Naissance, vie et mort des maladies infectieuses/Chapitre conclusif

L’AVENIR DES MALADIES INFECTIEUSES

Nous ne saurions mieux terminer cet essai, où tout est plutôt façon d’envisager les questions qu’hypothèses, qu’en esquissant le tableau de ce que seront les maladies infectieuses dans l’avenir. Il en naîtra de nouvelles ; il en disparaîtra lentement quelques-unes ; celles qui subsisteront ne se montreront pas exactement sous les formes que nous leur connaissons aujourd’hui. Comment se répartiront-elles ? Si le nombre des maladies nouvelles dépasse celui des maladies qui disparaîtront, que deviendront nos descendants et les animaux domestiques dans un monde de plus en plus peuplé en microbes pathogènes ?

L’homme, par son intelligence, est un tel facteur dans l’avenir du monde qu’il nous faut, pour essayer de répondre, envisager deux cas, celui où la civilisation humaine ne fera que se développer et s’étendre davantage, celui où la civilisation des hommes rétrograderait.

Si la civilisation humaine se maintient, si elle continue de se développer et de s’étendre, les maladies infectieuses augmenteront de nombre dans toutes les régions du globe. À l’exception de celles qui, ancrées à certains sols du fait des conditions de leur conservation, ont peu de tendance à l’extension et de celles qui sont sous la dépendance d’un facteur climatérique, les échanges, les migrations porteront, en tous pays, les maladies humaines et animales de chaque région. L’œuvre est déjà très avancée ; elle est assurée d’avenir.

Mais, si l’homme civilisé doit fatalement poursuivre son rôle de propagateur des agents pathogènes, les progrès de la science humaine armeront de mieux en mieux nos descendants contre toutes les maladies. Plus nombreuses, plus répandues, les maladies seront moins à craindre. Une meilleure défense équilibrera les dangers de menaces plus fréquentes. Au total, l’homme et les animaux domestiques ne seront pas plus souvent malades, sans doute moins, et ils mourront moins souvent. Si la civilisation humaine subissait un recul, si des peuples moins civilisés et plus prolifiques prenaient, dans un nouveau moyen âge, le pas sur les nations éclairées, si le nombre total des hommes venait à diminuer (la disparition de notre espèce ne changerait rien à la solution générale que nous envisageons), dans ces hypothèses qui réduiraient ou supprimeraient la valeur du facteur humain, l’avenir des maladies infectieuses n’appartiendrait plus qu’à la nature.

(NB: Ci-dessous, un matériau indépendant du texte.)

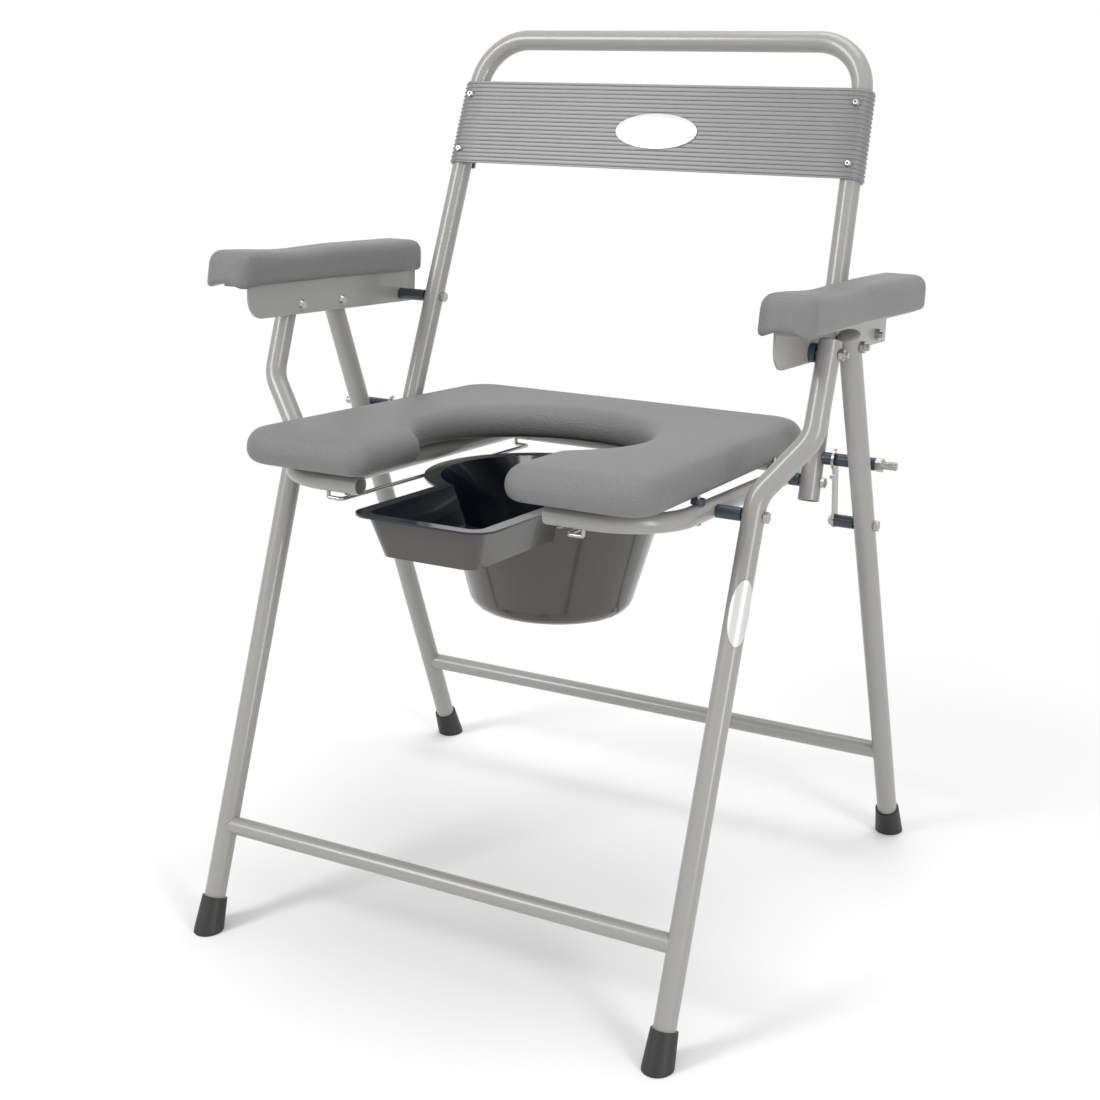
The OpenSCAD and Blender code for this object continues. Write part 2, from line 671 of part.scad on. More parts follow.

Les espèces animales, y compris la nôtre, s’isoleraient et, avec elles, leurs maladies. Dans chaque îlot (certains seraient réellement des îles), les passages des maladies contagieuses seraient de plus en plus malaisés. Du coup, certaines cesseraient d’exister dans certains foyers ; peut-être, les difficultés étant partout les mêmes, elles s’éteindraient. Celles qui subsisteraient, sévissant sur les mêmes populations pendant des générations et des siècles, rencontreraient du côté de ces populations une résistance sans cesse accrue ; elles s’effaceraient pour, enfin, disparaître. Il y aurait donc, dans cet avenir lointain et hypothétique, moins de maladies infectieuses différentes sur le globe. Mais, l’intelligence humaine faisant désormais défaut, moins bien protégés, moins bien soignés, hommes et bêtes domestiques offriraient aux agents pathogènes une proie plus aisée et moins résistante. Il y aurait donc, à la fois, moins de causes de maladies, mais sans doute autant ou plus de malades et plus de morts.

L’observation des phénomènes de la nature, quels qu’ils soient, conduit à des conclusions identiques. La maladie infectieuse est un phénomène biologique comme les autres. Elle porte les caractères de la vie qui cherche à se perpétuer, qui évolue et qui tend à l’équilibre.

Il ne sera pas sensiblement changé en apparence, pas du tout au point de vue global, dans les maladies infectieuses quels que soient les circonstances à venir et les efforts des hommes.

Nous devons faire confiance à ceux qui nous suivront. Pacifiques et meilleurs, ils sauront de mieux en mieux se défendre, protéger leurs pareils et les animaux utiles à leur vie contre la tourbe dantesque, mais inintelligente, indisciplinée des maladies infectieuses.